Ten years from now I would be like to be operating at a political level. Companies and CSOs lack the right support from governments and officials on a multinational level — at an EU level. I feel I could contribute to that.

What advice would you give to a security manager early in their career?
Understand the business processes. Knowledge of the business is what sets apart security people who can have an impact — who can change things.

SAP hit the headlines recently with the disclosure, during the ongoing Oracle anti-trust trial, that Microsoft had approached the Heidelberg company with the idea of a merger. Paulus confirms that Microsoft, as a partner, has had a significant influence over SAP’s technology. "We are educating each other", he says. “But we also partner with IBM, Accenture, and even Oracle”.
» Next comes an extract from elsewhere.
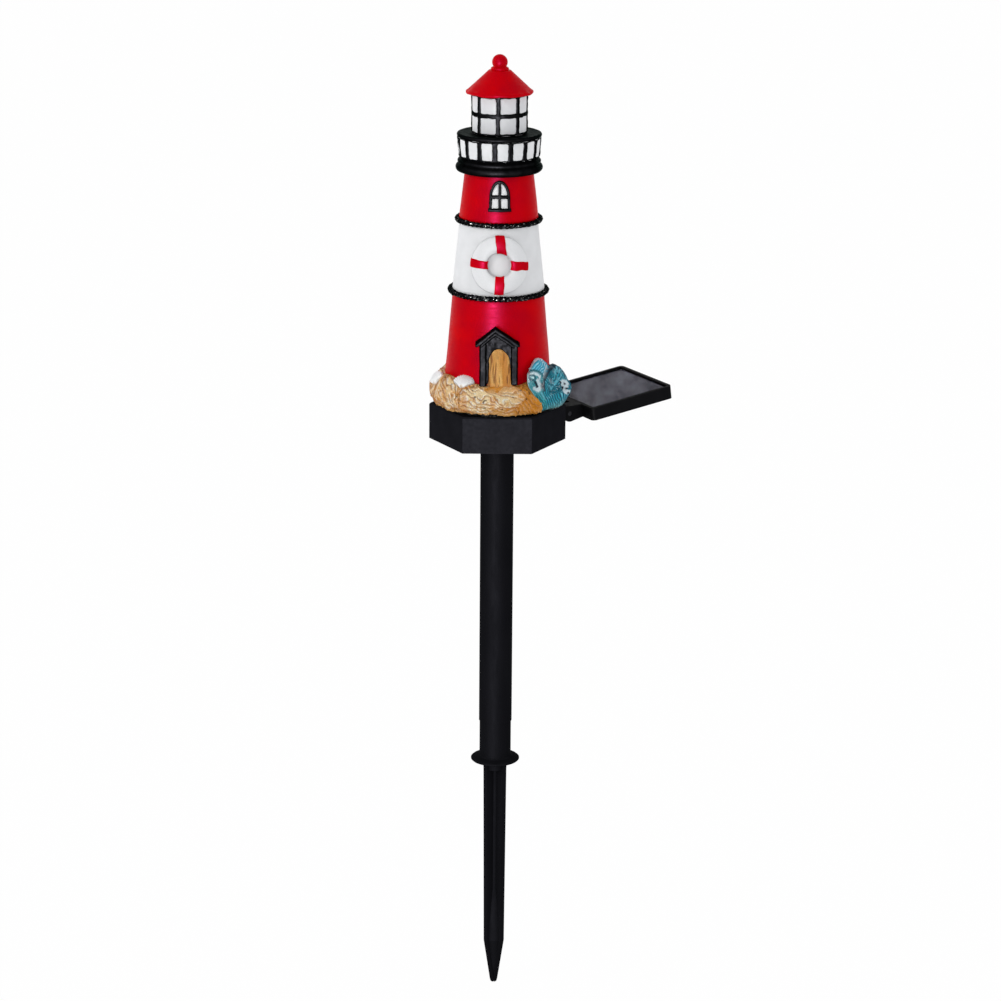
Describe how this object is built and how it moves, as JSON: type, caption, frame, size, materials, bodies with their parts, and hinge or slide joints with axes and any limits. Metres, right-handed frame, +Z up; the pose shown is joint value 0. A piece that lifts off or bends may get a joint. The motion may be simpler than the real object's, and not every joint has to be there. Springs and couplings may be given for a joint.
{
  "type": "garden lighthouse ornament",
  "caption": "Solar garden lighthouse on a ground stake: banded tower with gallery and lantern on a hexagonal base, side solar panel that tilts, push-fit pole and spike.",
  "frame": {"origin": "on the stake's axis at the ground line, which is the underside of the spike's collar", "axes": "+Z up along the stake, -Y towards the side with the door, window and lifebuoy, +X to its right; the solar panel lies at 30 degrees from +X towards +Y"},
  "size_m": [0.1578, 0.1264, 0.6301],
  "materials": {
    "stake_black": "satin moulded plastic, black",
    "base_black": "fine matte moulded plastic, black",
    "panel_black": "matte moulded plastic, black",
    "gasket_rubber": "soft foam rubber, dark grey",
    "screw_steel": "zinc-plated steel",
    "inner_black": "moulded plastic, black",
    "contact_metal": "nickel-plated spring steel",
    "cell_wrap": "shrunk plastic sleeve, plain green",
    "board_green": "lacquered circuit board",
    "button_grey": "moulded rubber, grey",
    "lead_sheath": "soft insulated wire",
    "led_board_white": "white-lacquered circuit board",
    "led_clear": "clear epoxy lens",
    "tower_red": "semi-gloss red paint over a casting",
    "tower_white": "semi-gloss white paint over a casting",
    "band_red": "glossy hand-painted red",
    "rope_black": "glossy black paint over a twisted rope",
    "trim_black": "glossy black paint",
    "pane_white": "white-painted panes",
    "door_tan": "carved wood grain, tan paint with a brown wash",
    "rock_tan": "carved rock, sand paint with a brown wash and cream dry-brushing",
    "shell_white": "white-painted scallop shells",
    "wave_teal": "glossy turquoise paint with white foam",
    "opal_white": "opal plastic that lets light through",
    "cell_grey": "dark amorphous solar cell",
    "cell_clear": "clear cover sheet"
  },
  "bodies": {
    "spike": {"ground_spike": "stake_black"},
    "pole": {"pole_tube": "stake_black"},
    "lamp": {"base_housing": "base_black", "base_cover": "base_black", "cover_gasket": "gasket_rubber", "cover_screws": "screw_steel", "battery_holder": "inner_black", "battery_contacts": "contact_metal", "battery_cell": "cell_wrap", "control_board": "board_green", "board_parts": "inner_black", "board_screws": "screw_steel", "switch_body": "inner_black", "base_leads": "lead_sheath", "led_leads": "lead_sheath", "led_board": "led_board_white", "led_lamp": "led_clear", "sculpture_screws": "screw_steel", "tower_lower": "tower_red", "tower_middle": "tower_white", "tower_upper": "tower_red", "lower_rope": "rope_black", "upper_rope": "rope_black", "window_frame": "trim_black", "window_panes": "pane_white", "lifebuoy": "tower_white", "lifebuoy_bands": "band_red", "porch_frame": "trim_black", "porch_roof": "trim_black", "door_leaf": "door_tan", "rock_base": "rock_tan", "sea_shells": "shell_white", "sea_waves": "wave_teal", "gallery_corbel": "trim_black", "gallery_wall": "pane_white", "gallery_posts": "trim_black", "gallery_deck": "trim_black", "lantern_opal": "opal_white", "lantern_frame": "trim_black", "roof_cone": "tower_red", "roof_finial": "tower_red"},
    "panel": {"panel_tray": "panel_black", "hinge_pins": "screw_steel", "solar_cell": "cell_grey", "cell_cover": "cell_clear", "panel_lead": "lead_sheath"},
    "button": {"switch_button": "button_grey"}
  },
  "joints": [
    {"name": "pole_pull", "type": "slide", "parent": "spike", "child": "pole", "axis": [0, 0, 1], "range_m": [0, 0.03]},
    {"name": "lamp_swivel", "type": "hinge", "parent": "pole", "child": "lamp", "pos_m": [0, 0, 0.2354], "axis": [0, 0, 1], "continuous": true},
    {"name": "panel_tilt", "type": "hinge", "parent": "lamp", "child": "panel", "pos_m": [0.03811, 0.022, 0.2354], "axis": [0.5, -0.866, 0], "range_deg": [-7.5, 42.5]},
    {"name": "switch_press", "type": "slide", "parent": "lamp", "child": "button", "axis": [0, 0, 1], "range_m": [0, 0.001], "stiffness_N_per_m": 300, "springref_m": -0.0015}
  ]
}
He compliments SAP's possible suitor on security. "Theirs is the right approach. It is amazing that they are able to produce a fix in five days. The problems they have are to do with their huge development capacity; they have so many innovative people, and they still have to find a way to get things working in innovation phase. For example, with the NGSCB they stopped in the middle because the security they were imposing was slowing things".

As for the IT security industry, which mops up after Microsoft et al., Paulus is less sanguine. He sees three trends.

"All the main vendors - Microsoft, SAP, Oracle, IBM, and so on, are more and more providing tools for running business securely. Second, there is more convergence between security management and management software — for example with Tivoli and CA’s product suite. Third, there is vertical integration among firewall vendors, now moving up to application level protection. And you also have Cisco, signally, adding security functionality".

"There will continue to be some niche vendors but the mainstream security market in the mid term will be owned by the major IT companies", he says.

And so SAP adds its voice to an ever-loudening catchcry: the security industry needs to adapt or, well, struggle as the IT big fish evolve.

Sachar Paulus is a member of the steering committee of TeleTrust, and serves on the programme committee of the ISSE conference.